Music is not art to so many people anymore, it's become chewing gum, chew on it for a few hours, spit it out and forget about it, and pop the next one in. No one cherishes albums anymore like my generation does, it fucking sucks and I hope things will change for the next generation of musicians and composers. If Youtube protected the right-holders and paid some of the HUGE amount of money they make to artists and the same goes for the streaming services then maybe things could change but they are sitting on the power so I highly doubt that they want to share the loot. That’s one reason I mainly use Bandcamp.

I noticed you’re actually in search of German songs to cover! Where does this idea come from and what songs might we expect?

I am doing a tribute album to the ‘Neue Deutsche Welle’-era at the moment. I'm covering 10 songs for a coming album. I asked the fans if they had any tips and I discovered so many amazing songs I'd never heard of from that time. It's great fun and I'm about 50% done. I'm doing a duet with Rummelsnuff next week for one of the tracks.

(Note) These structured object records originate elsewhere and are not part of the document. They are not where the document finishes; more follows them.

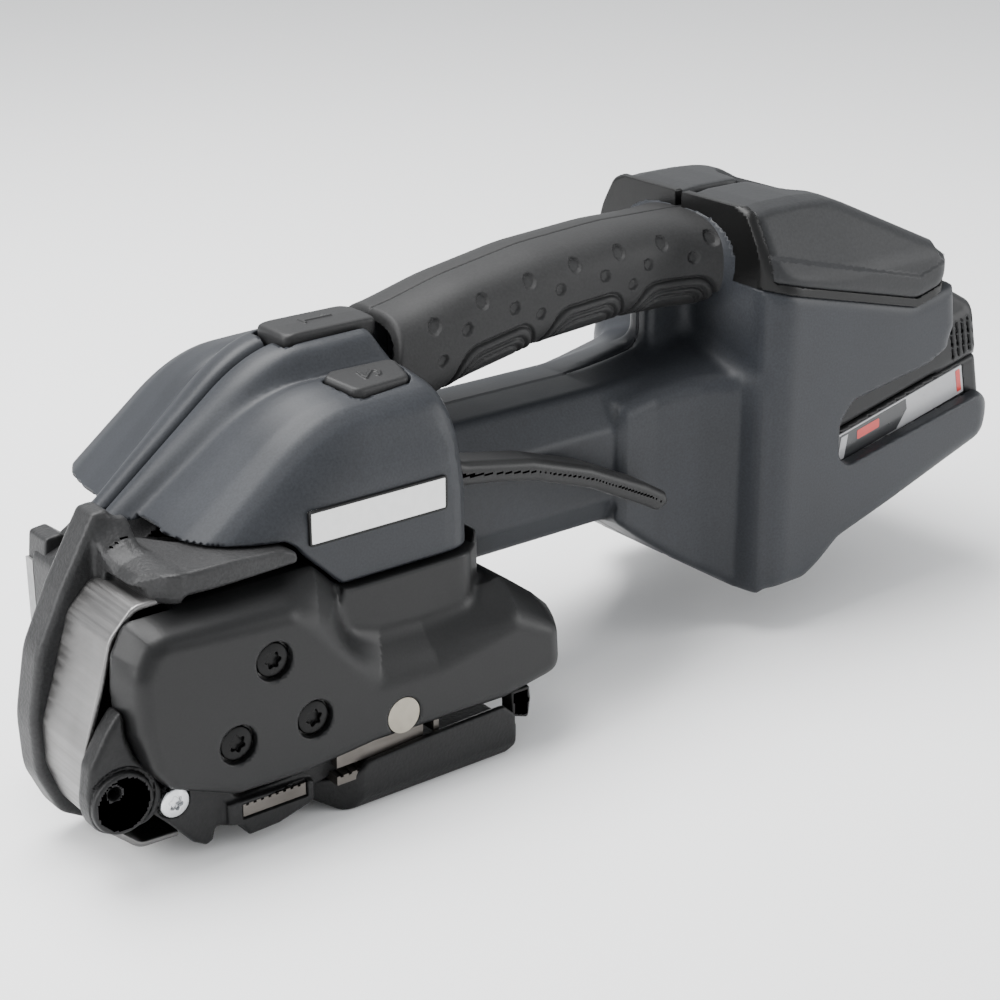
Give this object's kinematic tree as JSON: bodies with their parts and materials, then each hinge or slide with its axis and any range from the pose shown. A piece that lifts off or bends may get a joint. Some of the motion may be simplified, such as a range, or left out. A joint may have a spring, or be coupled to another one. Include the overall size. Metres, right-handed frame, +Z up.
{
  "type": "battery strapping tool",
  "caption": "Hand-held battery tool that tensions, friction-welds and cuts plastic strap, with a lever, push buttons and a slide-in battery.",
  "frame": {"origin": "on the plane the base plate rests on, under the middle of the tool's length and width", "axes": "+X from the front casting to the battery end, +Y to the far side, +Z up"},
  "size_m": [0.3362, 0.108, 0.135],
  "materials": {
    "cast_grey": "sand-cast, satin grey",
    "cast_black": "black coated casting",
    "lid_aluminium": "machined",
    "steel": "brushed",
    "steel_hard": "hardened, dark",
    "steel_bright": "bright zinc",
    "screw_black": "black oxide",
    "cover_black": "fine satin texture",
    "body_grey": "fine satin texture",
    "grip_rubber": "matt, dimpled",
    "button_rubber": "matt",
    "gasket_rubber": "matt",
    "cap_plastic": "coarse spark texture",
    "lever_plastic": "satin",
    "label_white": "semi-gloss",
    "display_glass": "dark glass",
    "board_green": "solder mask",
    "black_plastic": "moulded",
    "copper": "bare",
    "battery_grey": "fine texture",
    "battery_band": "printed film, plain fields",
    "cell_blue": "shrink sleeve"
  },
  "bodies": {
    "tool": {"head_frame": "cast_grey", "gear_case_lid": "lid_aluminium", "base_plate": "cast_black", "base_plate_screws": "screw_black", "weld_plate": "steel_hard", "strap_guard": "steel", "front_arm": "cast_black", "rocker_pin": "steel", "tension_bearings": "steel", "tension_motor_can": "steel", "planetary_gearbox": "steel", "weld_motor_can": "steel", "side_cover": "cover_black", "side_cover_screws": "screw_black", "bearing_plate": "steel", "far_cover": "cover_black", "far_cover_screws": "screw_black", "housing_left": "body_grey", "housing_right": "body_grey", "housing_screws": "screw_black", "grip_left": "grip_rubber", "grip_right": "grip_rubber", "label_plate": "label_white", "lever_pin": "steel", "lever_spring": "steel", "button_1_spring": "steel", "button_1_switch": "black_plastic", "button_2_spring": "steel", "button_2_switch": "black_plastic", "rear_cap": "cap_plastic", "display_window": "display_glass", "display_module": "black_plastic", "cap_gasket": "gasket_rubber", "cap_screws": "steel_bright", "control_board": "board_green", "terminal_block": "black_plastic", "contact_blades": "copper"},
    "rocker": {"rocker_arm": "cast_black", "toothed_plate": "steel_hard", "rocker_screw": "steel_bright"},
    "tension_rotor": {"tension_wheel": "steel_hard", "tension_shaft": "steel", "tension_gear": "steel"},
    "counter": {"countershaft": "steel", "bevel_gear": "steel"},
    "motor_rotor": {"motor_pinion": "steel", "tension_motor_rotor": "steel"},
    "weld_rotor": {"eccentric_shaft": "steel"},
    "jaw": {"weld_jaw": "steel_hard"},
    "cutter": {"cutter_blade": "steel_hard"},
    "lever": {"rocker_lever": "lever_plastic"},
    "button_1_body": {"button_1": "button_rubber"},
    "button_2_body": {"button_2": "button_rubber"},
    "battery": {"battery_case_lower": "battery_grey", "battery_case_upper": "battery_grey", "battery_cells": "cell_blue", "battery_label": "battery_band"},
    "battery_latch": {"release_button": "black_plastic"}
  },
  "joints": [
    {"name": "lever_pull", "type": "hinge", "parent": "tool", "child": "lever", "pos_m": [-0.058, -0.031, 0.083], "axis": [0, -1, 0], "range_deg": [0, 24], "stiffness_Nm_per_rad": 0.6},
    {"name": "rocker_swing", "type": "hinge", "parent": "tool", "child": "rocker", "pos_m": [-0.0792, -0.03, 0.0241], "axis": [0, -1, 0], "range_deg": [0, 4]},
    {"name": "tension_spin", "type": "hinge", "parent": "tool", "child": "tension_rotor", "pos_m": [-0.1178, 0, 0.0384], "axis": [0, 1, 0], "continuous": true},
    {"name": "counter_spin", "type": "hinge", "parent": "tool", "child": "counter", "pos_m": [-0.09367, 0, 0.062], "axis": [0, 1, 0], "continuous": true},
    {"name": "motor_spin", "type": "hinge", "parent": "tool", "child": "motor_rotor", "pos_m": [-0.02, 0, 0.062], "axis": [1, 0, 0], "continuous": true},
    {"name": "weld_spin", "type": "hinge", "parent": "tool", "child": "weld_rotor", "pos_m": [-0.08, 0, 0.046], "axis": [0, 1, 0], "continuous": true},
    {"name": "jaw_press", "type": "slide", "parent": "tool", "child": "jaw", "axis": [0, 0, -1], "range_m": [0, 0.0014], "stiffness_N_per_m": 400},
    {"name": "cutter_stroke", "type": "slide", "parent": "tool", "child": "cutter", "axis": [0, 0, -1], "range_m": [0, 0.003], "stiffness_N_per_m": 200},
    {"name": "button_1_press", "type": "slide", "parent": "tool", "child": "button_1_body", "axis": [0, 0, -1], "range_m": [0, 0.0015], "stiffness_N_per_m": 400, "deforming": ["button_1_spring"]},
    {"name": "button_2_press", "type": "slide", "parent": "tool", "child": "button_2_body", "axis": [0, 0.1736, -0.9848], "range_m": [0, 0.0012], "stiffness_N_per_m": 400, "deforming": ["button_2_spring"]},
    {"name": "battery_slide", "type": "slide", "parent": "tool", "child": "battery", "axis": [0.9781, 0, 0.2079], "range_m": [0, 0.1]},
    {"name": "latch_press", "type": "slide", "parent": "battery", "child": "battery_latch", "axis": [-0.9781, 0, -0.2079], "range_m": [0, 0.0015], "stiffness_N_per_m": 400}
  ],
  "couplings": [
    {"joint": "rocker_swing", "follows": "lever_pull", "ratio": 0.16667},
    {"joint": "counter_spin", "follows": "tension_spin", "ratio": -2.375},
    {"joint": "motor_spin", "follows": "tension_spin", "ratio": 4.75}
  ]
}
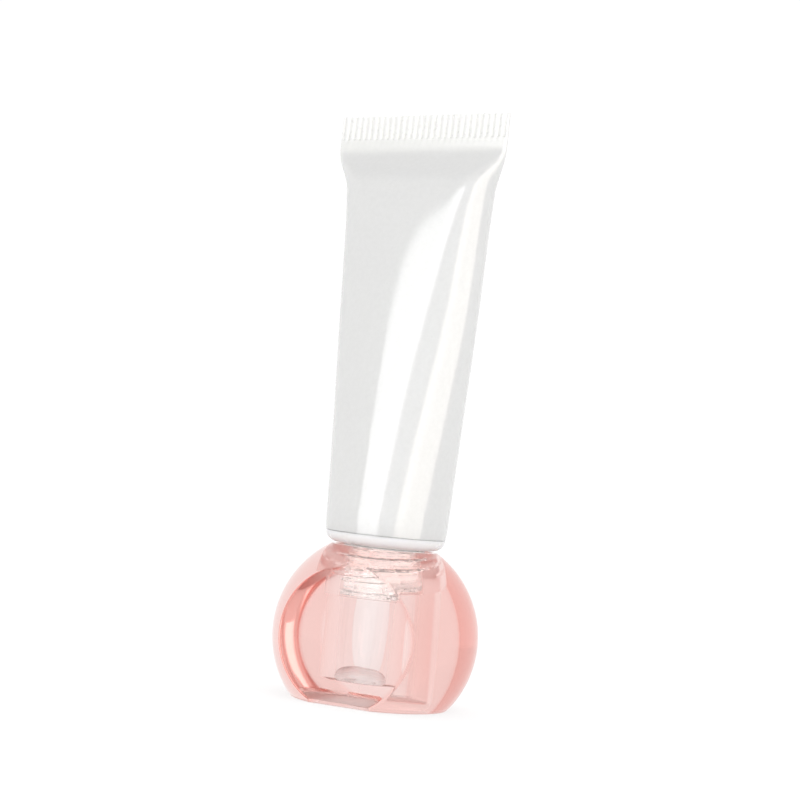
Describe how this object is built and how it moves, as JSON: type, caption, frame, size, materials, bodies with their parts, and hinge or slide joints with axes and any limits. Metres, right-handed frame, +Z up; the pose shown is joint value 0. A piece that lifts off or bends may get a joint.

Two bands you like to cover are Depeche Mode and Soft Cell. I personally consider “Personal Jesus” covered by Johnny Cash and “Tainted Love” covered by Marilyn Manson as two of the best covers ever made in history. Your opinion here and what are your favorite covers?

I love the Cash cover too. Most people think it's his song and I even think that Trent feels the same. My two favourite covers at the moment are Röyksopp “Ice Machine” (Depeche cover) and Marc Almond “Jacky” (Jacques Brel cover). As for Manson, I like his Numan cover of “Down In The Park” better than his “Tainted love”.

Are there some songs you’ll never cover or simply can’t cover? And what’s the importance for you as a recognised artist to make covers?

No, the bigger that challenge the more I learn from it. Music is supposed to be played and interpreted, not just listened to. Nothing is sacred when it comes to music, you play it, it lives, you don’t, it dies and is it's forgotten. I find that paying tribute to what inspired and inspires me and molded me into what I am today a duty. I owe these artists so much and yes I know most of them don't give a shit if I cover them but I do.